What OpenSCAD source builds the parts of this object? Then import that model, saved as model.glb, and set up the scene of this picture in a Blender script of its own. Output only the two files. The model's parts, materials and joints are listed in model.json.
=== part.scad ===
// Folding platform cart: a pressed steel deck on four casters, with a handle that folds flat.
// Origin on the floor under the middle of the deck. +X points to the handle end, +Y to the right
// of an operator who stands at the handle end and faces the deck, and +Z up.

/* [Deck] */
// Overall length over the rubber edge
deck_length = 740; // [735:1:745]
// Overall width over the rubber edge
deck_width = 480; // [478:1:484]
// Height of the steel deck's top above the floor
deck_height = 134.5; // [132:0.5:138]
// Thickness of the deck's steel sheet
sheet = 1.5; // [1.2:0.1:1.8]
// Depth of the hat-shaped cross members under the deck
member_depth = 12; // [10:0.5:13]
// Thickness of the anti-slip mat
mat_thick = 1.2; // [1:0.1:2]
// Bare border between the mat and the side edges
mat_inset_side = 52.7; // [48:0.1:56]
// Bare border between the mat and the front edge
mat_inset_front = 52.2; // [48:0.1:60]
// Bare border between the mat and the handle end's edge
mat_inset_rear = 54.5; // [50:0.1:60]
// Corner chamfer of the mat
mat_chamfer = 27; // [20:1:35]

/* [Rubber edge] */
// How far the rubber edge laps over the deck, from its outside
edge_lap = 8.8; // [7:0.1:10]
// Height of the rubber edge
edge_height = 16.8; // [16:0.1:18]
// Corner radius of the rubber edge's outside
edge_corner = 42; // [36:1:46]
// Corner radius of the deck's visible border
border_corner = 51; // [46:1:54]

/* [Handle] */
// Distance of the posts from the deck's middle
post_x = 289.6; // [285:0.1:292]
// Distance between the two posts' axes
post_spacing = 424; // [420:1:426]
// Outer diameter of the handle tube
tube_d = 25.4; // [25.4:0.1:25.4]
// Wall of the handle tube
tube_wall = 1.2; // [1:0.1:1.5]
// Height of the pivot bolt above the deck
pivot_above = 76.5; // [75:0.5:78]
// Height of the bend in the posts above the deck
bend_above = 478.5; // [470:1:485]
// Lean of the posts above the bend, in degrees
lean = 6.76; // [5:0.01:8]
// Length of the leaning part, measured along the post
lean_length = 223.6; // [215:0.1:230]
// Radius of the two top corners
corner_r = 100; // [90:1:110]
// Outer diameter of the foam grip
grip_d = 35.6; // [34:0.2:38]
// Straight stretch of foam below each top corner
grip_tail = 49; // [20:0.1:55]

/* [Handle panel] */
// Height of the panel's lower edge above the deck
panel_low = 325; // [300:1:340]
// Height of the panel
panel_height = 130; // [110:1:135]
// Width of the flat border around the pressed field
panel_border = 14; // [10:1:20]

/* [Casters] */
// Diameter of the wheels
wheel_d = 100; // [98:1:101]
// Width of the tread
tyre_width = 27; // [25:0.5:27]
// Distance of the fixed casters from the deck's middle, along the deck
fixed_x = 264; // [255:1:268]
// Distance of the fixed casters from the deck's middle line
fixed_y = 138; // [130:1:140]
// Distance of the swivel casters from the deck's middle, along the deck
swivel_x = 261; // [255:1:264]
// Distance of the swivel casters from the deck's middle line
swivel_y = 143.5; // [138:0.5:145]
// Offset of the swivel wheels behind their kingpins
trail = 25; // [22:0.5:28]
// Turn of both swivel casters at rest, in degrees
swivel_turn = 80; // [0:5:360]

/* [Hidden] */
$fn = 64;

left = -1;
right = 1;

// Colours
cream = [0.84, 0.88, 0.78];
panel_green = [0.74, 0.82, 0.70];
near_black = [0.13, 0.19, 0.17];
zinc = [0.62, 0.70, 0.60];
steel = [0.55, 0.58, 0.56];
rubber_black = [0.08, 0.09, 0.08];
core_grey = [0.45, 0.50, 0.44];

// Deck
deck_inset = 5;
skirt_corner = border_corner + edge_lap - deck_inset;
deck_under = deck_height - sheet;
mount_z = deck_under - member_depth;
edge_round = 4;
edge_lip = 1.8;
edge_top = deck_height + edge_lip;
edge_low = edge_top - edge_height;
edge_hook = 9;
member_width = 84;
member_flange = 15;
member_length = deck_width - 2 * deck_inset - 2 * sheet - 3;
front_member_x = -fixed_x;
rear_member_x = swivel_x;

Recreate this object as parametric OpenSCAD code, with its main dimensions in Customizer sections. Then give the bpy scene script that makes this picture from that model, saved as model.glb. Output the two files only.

----

WHAT THE TASK REQUIRES:
Search the records for the word "from", then list every line that has it.

SOLUTION:
// How far the rubber edge laps over the deck, from its outside
// Distance of the posts from the deck's middle
// Distance of the fixed casters from the deck's middle, along the deck
// Distance of the fixed casters from the deck's middle line
// Distance of the swivel casters from the deck's middle, along the deck
// Distance of the swivel casters from the deck's middle line
Recreate this object as parametric OpenSCAD code, with its main dimensions in Customizer sections. Then give the bpy scene script that makes this picture from that model, saved as model.glb. Output the two files only.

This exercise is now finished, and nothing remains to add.